** start Collected material **
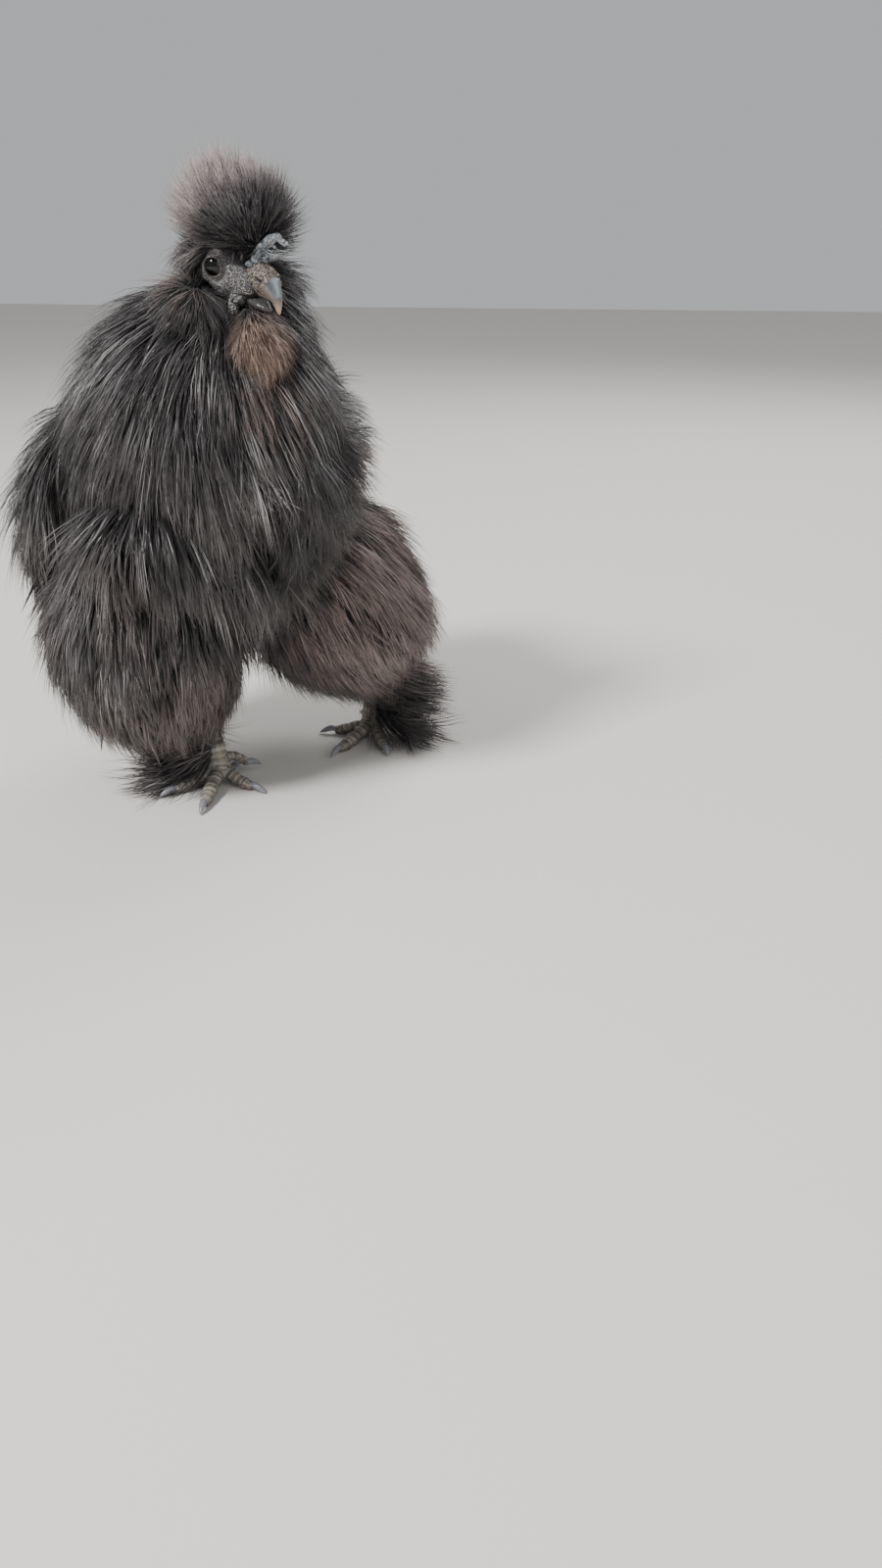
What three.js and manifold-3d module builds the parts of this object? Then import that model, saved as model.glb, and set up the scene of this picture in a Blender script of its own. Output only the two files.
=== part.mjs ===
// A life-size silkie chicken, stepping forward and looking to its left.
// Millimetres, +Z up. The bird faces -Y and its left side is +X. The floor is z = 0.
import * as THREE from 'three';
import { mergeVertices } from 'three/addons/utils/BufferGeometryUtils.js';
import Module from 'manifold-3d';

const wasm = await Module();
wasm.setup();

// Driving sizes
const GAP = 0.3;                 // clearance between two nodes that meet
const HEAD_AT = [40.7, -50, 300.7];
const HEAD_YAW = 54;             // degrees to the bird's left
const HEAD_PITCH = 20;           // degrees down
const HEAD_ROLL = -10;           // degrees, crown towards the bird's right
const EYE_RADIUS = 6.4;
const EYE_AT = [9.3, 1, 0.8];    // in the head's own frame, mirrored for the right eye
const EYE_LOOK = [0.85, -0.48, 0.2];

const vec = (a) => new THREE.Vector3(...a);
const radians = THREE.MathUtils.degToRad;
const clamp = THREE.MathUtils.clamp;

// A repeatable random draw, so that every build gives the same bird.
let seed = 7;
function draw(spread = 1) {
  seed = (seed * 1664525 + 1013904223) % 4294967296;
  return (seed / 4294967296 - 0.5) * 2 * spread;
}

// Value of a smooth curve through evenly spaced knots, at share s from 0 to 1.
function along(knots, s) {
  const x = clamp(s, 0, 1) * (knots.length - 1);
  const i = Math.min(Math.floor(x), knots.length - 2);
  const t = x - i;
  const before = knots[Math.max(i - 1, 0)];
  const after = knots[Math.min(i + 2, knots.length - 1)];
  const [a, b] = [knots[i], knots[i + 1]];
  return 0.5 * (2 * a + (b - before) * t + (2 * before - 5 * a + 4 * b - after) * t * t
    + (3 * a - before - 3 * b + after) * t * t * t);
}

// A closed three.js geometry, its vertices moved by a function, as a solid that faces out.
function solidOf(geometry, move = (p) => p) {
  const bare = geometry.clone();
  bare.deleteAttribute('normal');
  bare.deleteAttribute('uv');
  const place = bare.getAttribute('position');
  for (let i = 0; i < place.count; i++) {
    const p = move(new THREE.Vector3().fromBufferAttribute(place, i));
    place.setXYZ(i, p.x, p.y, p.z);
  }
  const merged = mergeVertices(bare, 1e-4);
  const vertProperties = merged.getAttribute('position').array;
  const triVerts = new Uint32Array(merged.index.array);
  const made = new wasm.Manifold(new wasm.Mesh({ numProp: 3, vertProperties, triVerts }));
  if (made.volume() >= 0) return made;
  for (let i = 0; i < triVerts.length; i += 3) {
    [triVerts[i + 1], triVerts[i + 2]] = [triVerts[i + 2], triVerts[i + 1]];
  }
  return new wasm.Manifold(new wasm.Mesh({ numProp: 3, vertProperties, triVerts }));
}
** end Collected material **
*Instructions to follow:*
Return only the lines spanning from the first line of the material through the line with "import Module from 'manifold-3d';", copied exactly, both ends kept.

*Exercise response:*
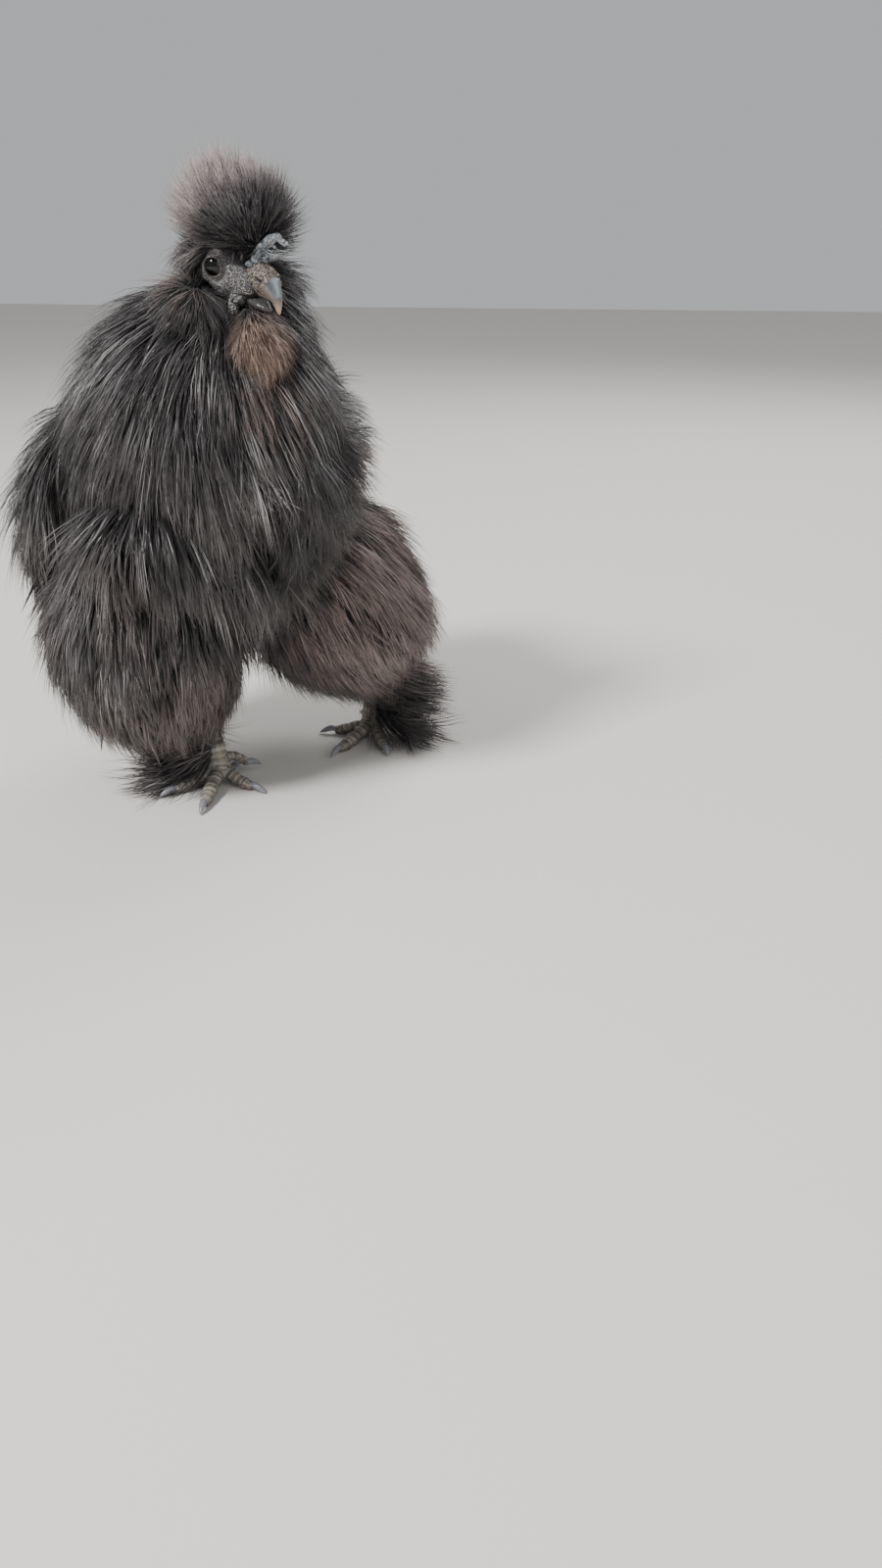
What three.js and manifold-3d module builds the parts of this object? Then import that model, saved as model.glb, and set up the scene of this picture in a Blender script of its own. Output only the two files.
=== part.mjs ===
// A life-size silkie chicken, stepping forward and looking to its left.
// Millimetres, +Z up. The bird faces -Y and its left side is +X. The floor is z = 0.
import * as THREE from 'three';
import { mergeVertices } from 'three/addons/utils/BufferGeometryUtils.js';
import Module from 'manifold-3d';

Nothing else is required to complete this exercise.